旬の素材を使った毎日の料理や、時季ならではのおいしい食べ方をつぶやくツイッターアカウント、「きょうの140字ごはん」(
@140words_recipe)を運営する文筆家の寿木(すずき)けいさん。
使いたいと思う食材や道具、そしてだれかへの贈り物は、四季に導かれるものだそう。
寿木さんから季節のあいさつに代えて、読者の皆さんへ「今日はこれを手に取ってみませんか?」とお誘いします。
最近、寿木家の子どもたちは紙細工遊びに夢中です。
そうなると頭を悩ませるのは、掃除機では吸いきれない細かい紙ゴミ。
そこで思いきってホウキを使うと、家の中だけでなく、心まできれいになるような気がしてきたことを教えてくれました。
職人さんがつくる伝統工芸品。オーダーメイドのホウキがやってきた
コロナ自粛中に、ホウキを買った。
子どもたちが一日家にいて紙細工遊びや工作をするので、紙きれやひもクズが部屋じゅうに散らかるようになった。そんなとき、「ちらかさないで」という叱り方だけはしたくなくて、「大いにちらかしなさい」とアドバイスして工作の完成に集中させるようにした。
しかし困るのが掃除だ。掃除機では吸い取れない大きさのゴミが多く、そこで思いついたのがホウキだった。
●世界にひとつの、私の色
以前から欲しいと思っていた
中津箒(なかつほうき)を、これを機に買うことにした。
すべての画像を見る(全6枚)中津箒は神奈川県愛甲郡愛川町で職人さんたちが一点一点手作りする伝統工芸品だ。
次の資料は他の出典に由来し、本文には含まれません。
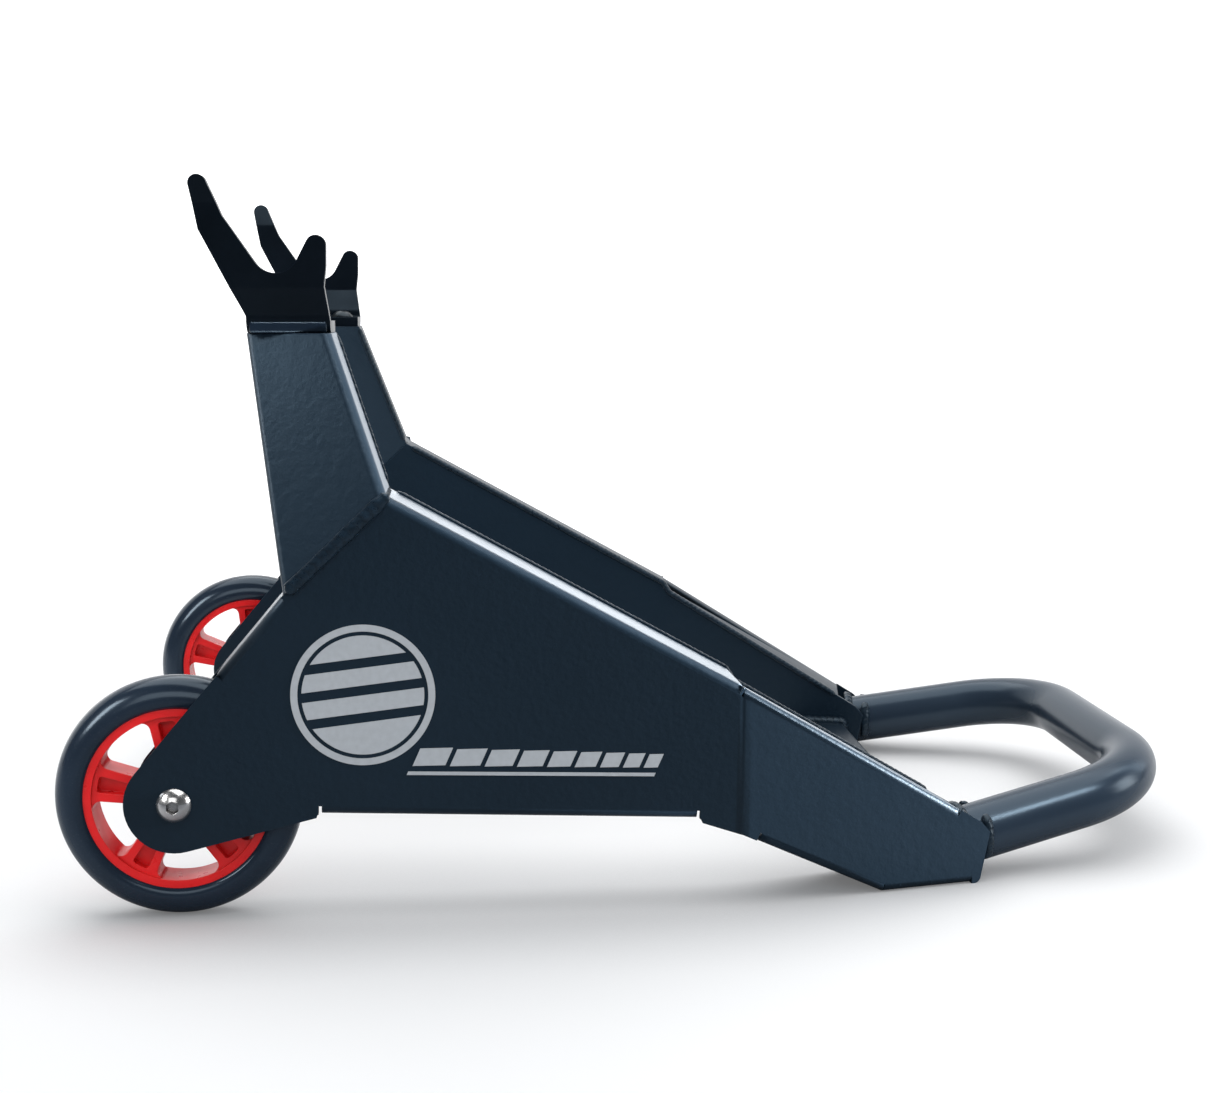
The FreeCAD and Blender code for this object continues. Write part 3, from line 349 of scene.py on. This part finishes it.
def close_end(bm, ring, tip, flip):
    """Close a ring with a fan of faces about its tip."""
    for a, b in zip(ring, ring[1:] + ring[:1]):
        bm.faces.new((b, a, tip) if flip else (a, b, tip))


def arc_lengths(points):
    """The distance along a path to each of its points."""
    total = [0.0]
    for a, b in zip(points[:-1], points[1:]):
        total.append(total[-1] + (b - a).length)
    return total


def walk(points, step):
    """Even points along a path, each with the distance from its start."""
    total = arc_lengths(points)
    count = max(4, round(total[-1] / step))
    found = []
    part = 0
    for k in range(count + 1):
        want = total[-1] * k / count
        while part < len(points) - 2 and want > total[part + 1]:
            part += 1
        share = (want - total[part]) / (total[part + 1] - total[part])
        found.append((points[part].lerp(points[part + 1], share), want))
    return found


RIPPLE_STEPS = 7           # rings of points in each ripple of a bead
BEAD_SIDES = 14            # points in each ring


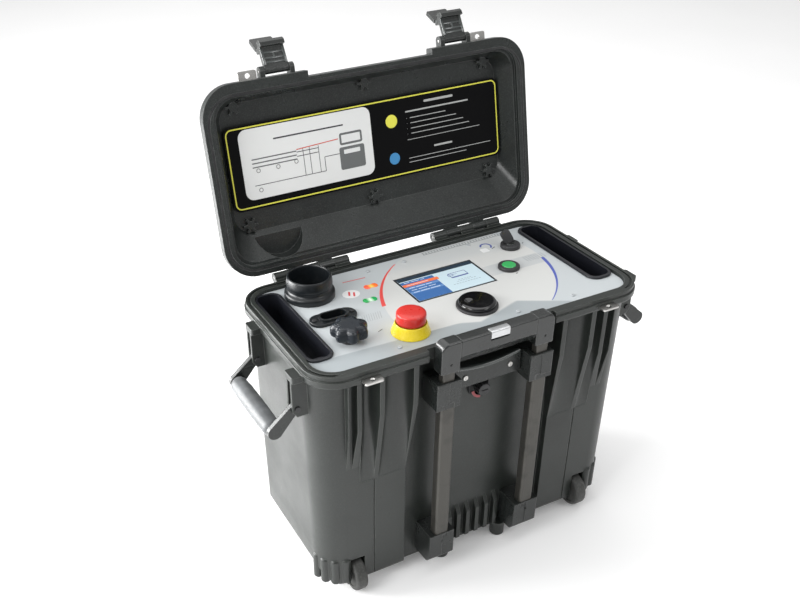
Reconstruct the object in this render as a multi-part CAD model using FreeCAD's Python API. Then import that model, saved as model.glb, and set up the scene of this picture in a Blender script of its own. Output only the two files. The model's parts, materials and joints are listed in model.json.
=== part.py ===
import FreeCAD, Part
import math
import os

# High-voltage insulation tester in a wheeled, top-loading hard case with its lid open.
# Lengths are millimetres. The case stands on its wheels and feet, +Z up, its front facing -Y.
# Every piece is modelled about the middle of the base with the lid and handles in the closed
# place, is swung to the rest place, and is moved so that the middle of the whole lies at X0 Y0.

V = FreeCAD.Vector
X_AXIS = V(1, 0, 0)
Y_AXIS = V(0, 1, 0)
Z_AXIS = V(0, 0, 1)

# ---- clearances ----
SEAT_GAP = 0.3
RUN_GAP = 0.5
PIN_GAP = 0.05
PRESS_GAP = 0.02

# ---- base case ----
RIM_HALF_X = 254.0
RIM_HALF_Y = 130.0
RIM_CORNER = 46.0
RIM_Z = 386.0
FLANGE_H = 17.0
RIM_BAND = 15.0
BODY_TOP_INSET = 4.0
BODY_LOW_INSET = 12.0
BODY_LONG_INSET = 18.0
BODY_TOP_CORNER = 42.0
BODY_LOW_CORNER = 36.0
BODY_LOW_Z = 16.0
BODY_EDGE_ROUND = 8.0
BODY_END_ROUND = 38.0
SIDE_WALL = 8.0
LONG_WALL = 16.0
FLOOR_WALL = 10.0
RIM_STEP = 2.0
RIM_STEP_H = 7.0
GROOVE_INSET = 5.0
GROOVE_W = 4.0
GROOVE_D = 3.0

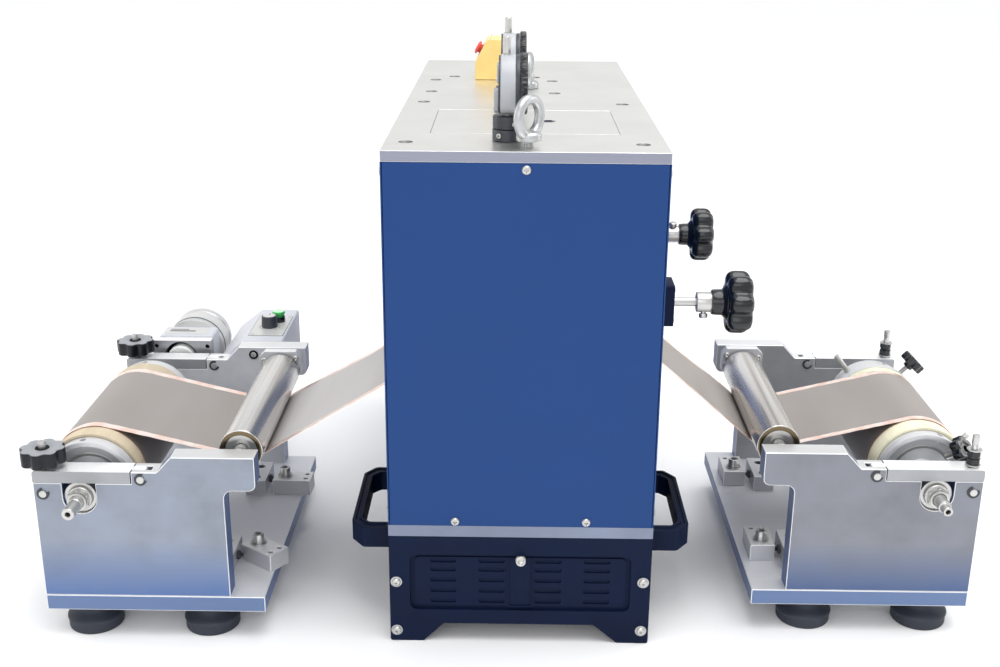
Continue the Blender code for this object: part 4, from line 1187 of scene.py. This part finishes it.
SHAFT_ENDS = {                                      # (radius, y) outside the near arm
    "rewind": [(0, -33.5), (2.2, -34.6), (3.0, -38), (6.0, -38), (6.6, -37.2), (6.6, -17),
               (7.5, -16)],
    "unwind": [(0, -33.5), (2.0, -34.6), (2.8, -38), (4.6, -38), (5.2, -37.0), (5.2, -28),
               (6.9, -27), (6.9, -10), (7.5, -9)]}
COLLAR_HOLES = {"rewind": (97, 217, 337), "unwind": (70, 190, 310)}     # degrees


def reel_shaft(stand, near, far):
    centre = stand.at(REEL_U, 0, REEL_Z)
    shaft = SHAFT_ENDS[stand.name] + [(7.5, near + 2), (14, near + 3), (14, far - 3),
                                      (7.5, far - 2), (7.5, 367), (0, 367)]
    stand.piece("reel_shaft", turned(shaft, centre, "y", 64, 0.4), BRIGHT, "reel", "shaft")
    # painted shade: a dark disc inside the shaft's centre hole
    stand.piece("centre_hole_shade", rod(2.4, -36.4, -35.6, centre, "y", 32, 0.1), NEAR_BLACK_AND_SHADE, "reel")
    ring = [(7.6, 0), (12.5, 0), (13.2, 1), (13.2, 3.2), (12.5, 4.0), (7.6, 4.0)]
    nuts = [turned(ring, stand.at(REEL_U, -1.2, REEL_Z), "y", 64, 0.4, closed=True),
            hex_nut(stand.at(REEL_U, -7.0, REEL_Z), "y", 12.0, 6.0, 7.6),
            tube(7.6, 10.2, 0, 3.0, stand.at(REEL_U, -10.5, REEL_Z), "y", 64, 0.5)]
    stand.piece("shaft_nuts", nuts, BRIGHT, "reel")
    races = [tube(7.6, 9.3, 0, 18.4, stand.at(REEL_U, y + 2.8, REEL_Z), "y", 64, 0.4)
             for y in (0, STAND_DEPTH - ARM_WIDTH)]
    stand.piece("inner_races", races, TURNED, "reel")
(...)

ネットのカタログを参考に、メールで好きな色や軸の素材の相談をしながら注文する。完成までは約1か月。ネットショップで手軽に買えるものだと思っていたけれど、この待つ時間というのが、案外大切だった。
スーパーへ行くことすら躊躇して、なんでもかんでもネットで買ってはすぐに届くのが当たり前になっていた日々のなかで、オーダーメイドの品を待つ喜びを改めて思い出したのだった。
●深呼吸したくなる香り
1か月後、届いた包みをあけると、まず香りがすばらしいことにハッとした。有機栽培のホウキモロコシの、じゅうぶん陽に当てられた干し草の香り。
床を掃くと、ささ、ささっ、とササの葉が風で擦れ合うような涼しい音がする。床を掃く行為がこんなに楽しいものだなんて、想像したこともなかった。
中津箒は、穂先をほとんど切らず、丁寧にそろえてから編み込んであるから、畳やフローリングを傷つけることなく掃除できる。丈夫な穂先がよくしなって、細かい隙間まで届くのだ。
●現代の若者はだれに家事を習う?
学生時代にアルバイトをしていた料亭では、5部屋あった和室を毎日ホウキで掃いていた。大広間になると三十畳はあったはずだ。
まず新聞紙を濡らして固く絞る。それを卓球のボールくらいにちぎって丸め、部屋の四隅にまく。それらを和室の中央へ、中央へ集めるようにして掃いていく。四角い部屋を丸く掃くと、先輩に叱られたものだ。
18歳で実家を出て1人暮らしをしていた私は、ちゃんとした掃除の仕方を習ったことがなく、母親のやり方を思い出しては見よう見まねで家事をしていた。知識がたりない分は、バイト先で指導してもらうことで補っていたのだ。
漆の器を重ねるときは、間に1枚小さく切った古布を挟むことも女将さんに習ったし、食材を少しもむだにせずに美しいまかないご飯をつくる料理人を見て、魔法のようだと感動した。
●大好きなラジオの時間が快適に
ホウキが掃除機とは違う点は、朝のラジオの音をかき消さないことだ。
これまでは、掃除機をかけているときに夫が話しかけてきたら、「なあに!」とイライラして一度スイッチをオフにしていたけれど、ホウキがあれば、音楽もニュースもゆったり聴くことができる。
もちろん夜中に掃除したって、ホウキなら、かまわない。
すっかり掃かれた床をみると、心まで払われ、清められたような気がする。昔ながらの生活の道具でありながら、暮らしのリズムをつくり出すような大きな役割が、ホウキにはある。
このホウキが自分と一緒に成熟していくのを、楽しみにしている。